H. Sistematika Penulisan Penulisan skripsi ini terdiri dari empat bab, dengan sistematika penulisan sebagai berikut : Bab pertama, merupakan pendahuluan yang menguraikan latar belakang masalah dari penelitian yang terkait dengan kedudukan rajam sebagai hukuman
15
jarimah zina. Kemudian dirumuskan permasalahannya dimuat dan disusun tujuan penelitian dan signifikasi penelitian. Selanjutnya penyusunan pendahuluan ini juga dimuat definisi operasional. Untuk memudahkan pengumpulan dan penggalian bahan hukum, maka disusunlah metode penelitian. Selanjutnya dikemukakan kajian pustaka yang menjelaskan mengenai keaslian penelitian yang penulis lakukan ini dan menguraikan perbedaannya dengan skripsi yang terdahulu, dan sistematika penulisan yang menguraikan skripsi ini sebagai pijakan untuk menyusun secara detail isi dari skripsi ini.
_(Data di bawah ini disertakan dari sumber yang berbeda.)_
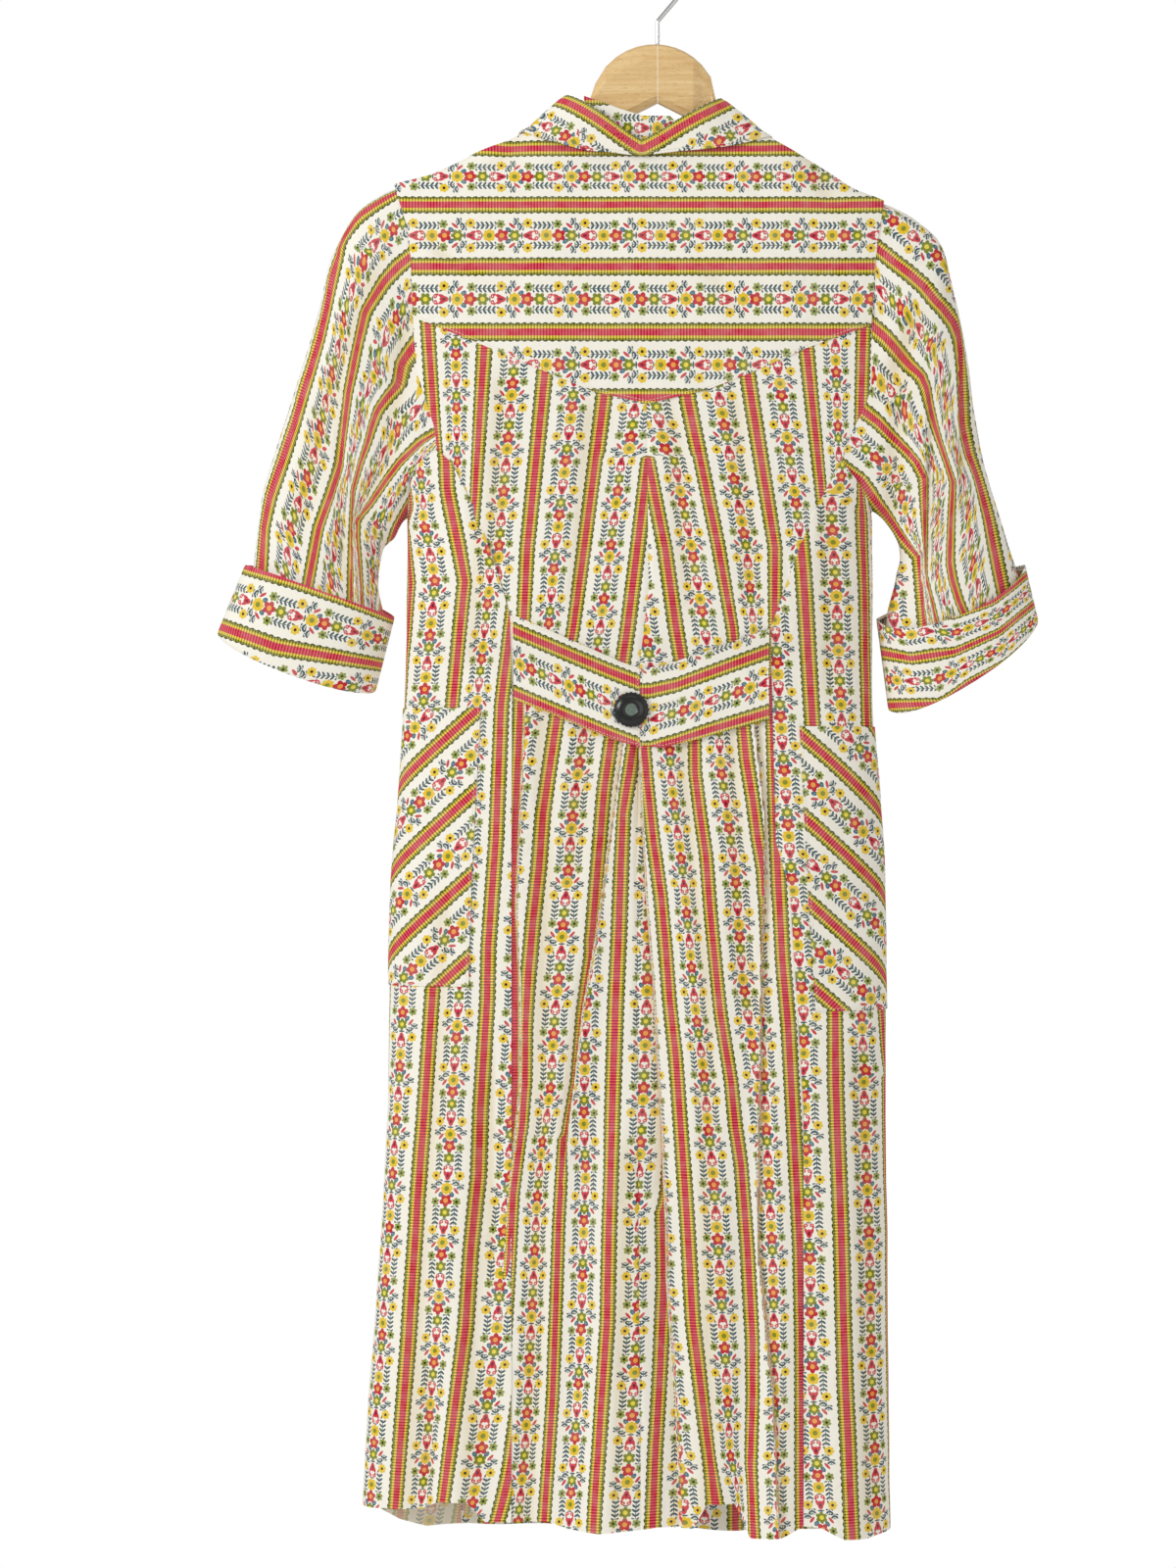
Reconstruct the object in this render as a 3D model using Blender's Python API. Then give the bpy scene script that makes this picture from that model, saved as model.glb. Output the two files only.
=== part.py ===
"""House dress hanging on a two-part wooden hanger, its back towards -Y.

Metres, +Z up. The origin is the inside top of the hanger's hook, where a rail would bear.
Sizes below are millimetres; "drop" is the distance below the origin.
"""
import math

import bmesh
import bpy
import numpy as np

MM = 0.001

# Cloth
WALL = 1.5
SEAM = 0.3
LAP = 8.0
LIFT = WALL + SEAM
TUCK_SINK = -1.9

# Body
MIDDLE = -12.4
ROUND = 2.667
BODY_COLUMNS = ("drop", "left", "right", "depth")
BODY = (
    (114.0, 59.7, 62.0, 12.0),
    (138.0, 104.6, 103.0, 15.5),
    (149.0, 131.0, 124.0, 17.0),
    (156.0, 144.5, 136.5, 18.0),
    (166.0, 166.6, 151.0, 19.5),
    (177.5, 202.3, 168.0, 21.0),
    (189.0, 210.0, 194.5, 22.5),
    (217.0, 215.0, 212.0, 26.0),
    (300.0, 215.0, 213.0, 36.0),
    (350.0, 212.0, 210.0, 41.0),
    (384.0, 205.0, 203.0, 43.0),
    (410.0, 195.0, 190.0, 44.5),
    (435.0, 184.0, 181.0, 46.0),
    (500.0, 184.0, 181.0, 50.0),
    (528.0, 184.0, 181.0, 47.0),
    (560.0, 185.0, 181.0, 39.0),
    (610.0, 187.0, 183.0, 39.0),
    (653.0, 190.0, 186.0, 43.0),
    (725.0, 196.0, 190.0, 47.0),
    (790.0, 198.0, 191.0, 48.5),
    (900.0, 199.5, 191.5, 50.5),
    (1000.0, 205.0, 192.0, 52.0),
    (1112.0, 213.0, 193.5, 53.5),
    (1260.0, 223.0, 195.0, 55.0),
)

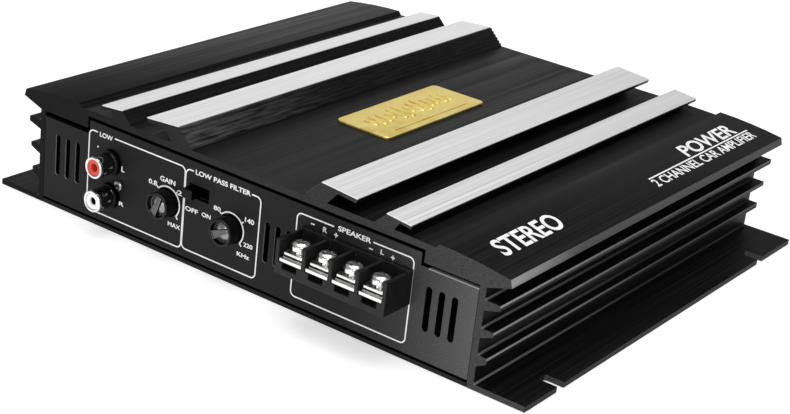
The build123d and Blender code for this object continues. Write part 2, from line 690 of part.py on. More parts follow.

Bab kedua, merupakan ketentuan umum, yang memuat tentang ketentuan jarimah dan jarimah zina, yang terdiri atas : pengertian jarimah, bentuk jarimah, unsur-unsur jarimah, pentingnya pembagian jarimah, pengertian jarimah zina, unsur-unsur zina, sanksi zina, alat bukti zina, pelaksanaan hukuman zina, halangan-halangan pelaksanaan hukuman zina, hikmah diharamkannya zina, bahaya zina bagi individu, dan hikmah hukuman bagi pezina. Bab ketiga, merupakan penyajian bahan hukum dan analisis. Bab keempat, merupakan penutup, yang terdiri dari : simpulan dari hasil penelitian yang telah diuraikan, dan saran terkait penelitian ini.